The Impact of Proper Coding to a Pediatric Practice

March 9, 2012 in Billing and Collections by support Team  |  Comments Off on The Impact of Proper Coding to a Pediatric Practice

The revenue cycle depends on teamwork between the front desk, providers, Medical Assistants, Nurses as well as the back-end billing team. Coding of the visit is dependent on the reason for the visit, complexity and time. Each provider should invest at least 2-3 minutes per visit to insure they are capturing the proper codes. A well-designed Pediatric Electronic Health Record and Practice Management system should help link the front end to the providers to the back-end office team. The providers are busy managing patients each day and usually do not have much free time and in many cases do not choose to invest in taking quarterly courses related to the Pediatric Revenue Cycle.

The practice could consider hiring a Practice Manager that completes at least quarterly training on the revenue cycle and have this person educate the providers and office as needed. The challenge with this is that the providers/partners need to achieve a certain level of understanding of the revenue cycle to insure they have an “A” rated Office Manager. An average office manager on the revenue cycle cost the practice twice – once in their salary/benefits while a second time with inappropriate/under coding. I call this the “hidden” lost revenue – a physician partner does not know what is missing until they work with a high caliber team that corrects their issue. Leveraging a company that spends all day only on Medical Billing for Pediatrics can increase the overall profitability of the practice while reducing the workload. Additionally, the office manager can focus efforts on the front end of the revenue cycle as well as Marketing to optimize the growth of the practice.
We have some clients that were missing up to 18% of revenue prior to us optimizing their revenue cycle – imagine an 18% change in your income with less administrative work.

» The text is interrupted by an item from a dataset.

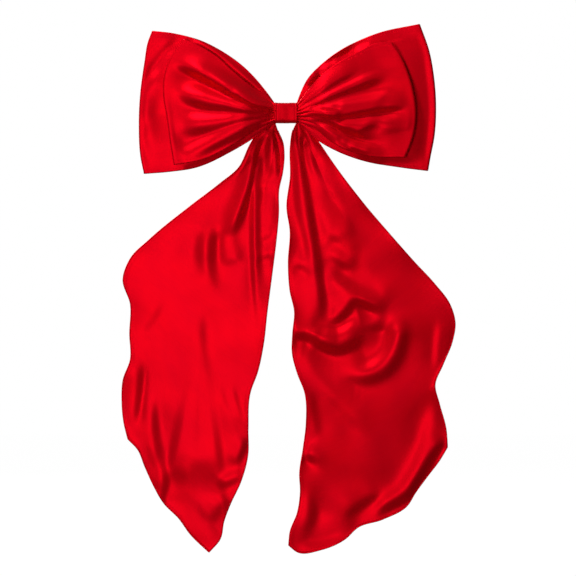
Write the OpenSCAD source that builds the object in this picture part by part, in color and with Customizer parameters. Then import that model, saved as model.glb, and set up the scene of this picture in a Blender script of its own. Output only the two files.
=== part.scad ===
// Oversized satin hair bow with double loops, two long tails and a spring hair clip.
// The bow stands as it is worn: +Z up, the loops' face towards -Y, the head on the +Y side.
// The origin is the middle of the clip's hair gap.

/* [Loops] */
// Width across both rear loops
rear_span = 198; // [160:1:240]
// Height of the rear loop's upper corner above the knot's middle
rear_rise = 59; // [40:1:70]
// Depth of the rear loop's lower corner below the knot's middle
rear_drop = 41; // [30:1:55]
// Width across both front loops
front_span = 164; // [120:1:190]
// Height of the front loop's upper corner
front_rise = 50; // [35:1:60]
// Depth of the front loop's lower corner
front_drop = 37; // [25:1:50]
// How far the outer edge of a loop bows out between its corners
edge_bow = 5; // [0:0.5:10]
// How full a rear loop is, front to back
rear_puff = 10; // [6:0.5:16]
// How full a front loop is, front to back
front_puff = 12; // [6:0.5:18]

/* [Tails] */
// Length of a tail below the knot's middle
tail_drop = 299; // [200:1:360]
// Distance from the middle to a tail's outer edge
tail_reach = 114; // [80:1:140]
// Thickness that the folds of a tail take up
tail_depth = 7; // [4:0.5:12]
// Gap between the tails below the knot
tail_gap = 3.6; // [2:0.2:12]
// Thickness of a tail where it is pinched
tail_neck = 3; // [2:0.1:4]

/* [Knot] */
// Width of the centre wrap, along the bow
wrap_w = 16; // [10:0.5:24]
// Height of the centre wrap
wrap_h = 13.8; // [12:0.2:20]
// Thickness of the wrap's folded satin
wrap_t = 1; // [0.6:0.1:1.6]
// Depth of the pinched tail fabric
tail_bundle = 2.8; // [2:0.1:5]
// Depth of the pinched rear loop fabric
rear_bundle = 4.8; // [3:0.1:8]
// Depth of the pinched front loop fabric
front_bundle = 4.8; // [3:0.1:8]
// Thickness of the gathering thread
thread_d = 0.5; // [0.3:0.05:0.8]
// Turns of the gathering thread
thread_turns = 5; // [3:1:7]

/* [Hair clip] */
// Length of the clip's base
clip_len = 80; // [60:1:100]
// Width of the base strip
clip_w = 8; // [7:0.5:12]
// Thickness of the base strip
base_t = 0.7; // [0.5:0.05:1]
// Radius of the base's arch
base_arch = 268; // [200:1:400]
// Length of the straight stretch at each end of the base
end_len = 11; // [10:0.5:14]
// Room for hair between the tension bar and the arm
hair_gap = 4.6; // [4.4:0.1:7]
// Distance from the base to the middle of the tension bar
bar_lift = 3.7; // [3.4:0.1:5]
// Width of the tension bar
bar_w = 4; // [3:0.5:5]
// Thickness of the tension bar
bar_t = 0.4; // [0.3:0.05:0.5]
// How far the tension bar gives way to the hair
bar_travel = 1.2; // [0.6:0.1:1.4]
// Thickness of the locking arm
arm_t = 0.6; // [0.4:0.05:0.9]
// Radius of the locking arm's arch
arm_arch = 703; // [500:1:1000]
// Radius of the hinge pin
pin_r = 0.8; // [0.6:0.05:1]
// Radius of the holes that the clip is sewn on by
sew_hole_r = 0.8; // [0.6:0.05:1]
// Thickness of a clasp finger
finger_t = 0.5; // [0.4:0.05:0.6]
// Length of the finger pad beyond the clasp
pad_len = 8.4; // [6:0.2:12]

/* [Hidden] */

satin = [0.77, 0.01, 0.06];
satin_deep = [0.62, 0.01, 0.05];
thread_red = [0.70, 0.02, 0.06];
steel = [0.72, 0.73, 0.75];
spring_steel = [0.62, 0.63, 0.66];

fit_gap = 0.1;      // between pieces of one body that lie on each other
soft_gap = 0.3;     // between soft solids of different bodies
run_gap = 0.05;     // between the pin and the arm's barrel

// Rise of an arch of radius r at distance x from its middle
function sag(r, x) = r - sqrt(r * r - x * x);

// Front to back, starting at the hair gap
bar_back = -hair_gap / 2;
base_back = bar_back - bar_t - bar_lift;
base_front = base_back - base_t;
wrap_back = base_back + sag(base_arch, wrap_w / 2) + fit_gap + wrap_t;
tail_waist_back = base_front - fit_gap;
rear_waist_back = tail_waist_back - tail_bundle - fit_gap;
front_waist_back = rear_waist_back - rear_bundle - fit_gap;
waist_front = front_waist_back - front_bundle;
wrap_front = waist_front - fit_gap - wrap_t;
wrap_hole_h = wrap_h - 2 * wrap_t;
waist_h = wrap_hole_h - 2 * fit_gap;
waist_half = wrap_w / 2 + 0.6;

// The loops turn about an upright axis beside the knot
loop_axis_y = front_waist_back + fit_gap / 2;
loop_neck_r = (rear_waist_back - waist_front) / 2;
loop_axis_x = waist_half + soft_gap + loop_neck_r;
neck_h = wrap_h / 2 + 0.4;

// The tails turn about a level axis under the knot
tail_y = tail_waist_back - tail_bundle / 2;
tail_neck_r = tail_neck / 2;
tail_axis_z = -(wrap_h / 2 + soft_gap * 3 + tail_neck_r);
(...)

Usually, from the perspective of a Pediatrician, managing the revenue cycle for a Pediatric Practice does not excite them. There are a few Pediatricians that are on top of every claim and patient statement. This level of detail is usually redundant work and not needed (why spend all your free time looking at every claim if the audit report as well as your own audit functions shows above a 99.5% collection rate?).

We have competitions each month to see which biller can achieve the highest collection rate, who can improve patient collections the most as well as achieve the best AR days. What concerns me is that the Medical Group association benchmark data shows that the average office collects 95% of their contract amount and 70% of offices have theft at the front desk. This is easy found money with the right systems and billing team that know how to optimize the Pediatric Revenue Cycle.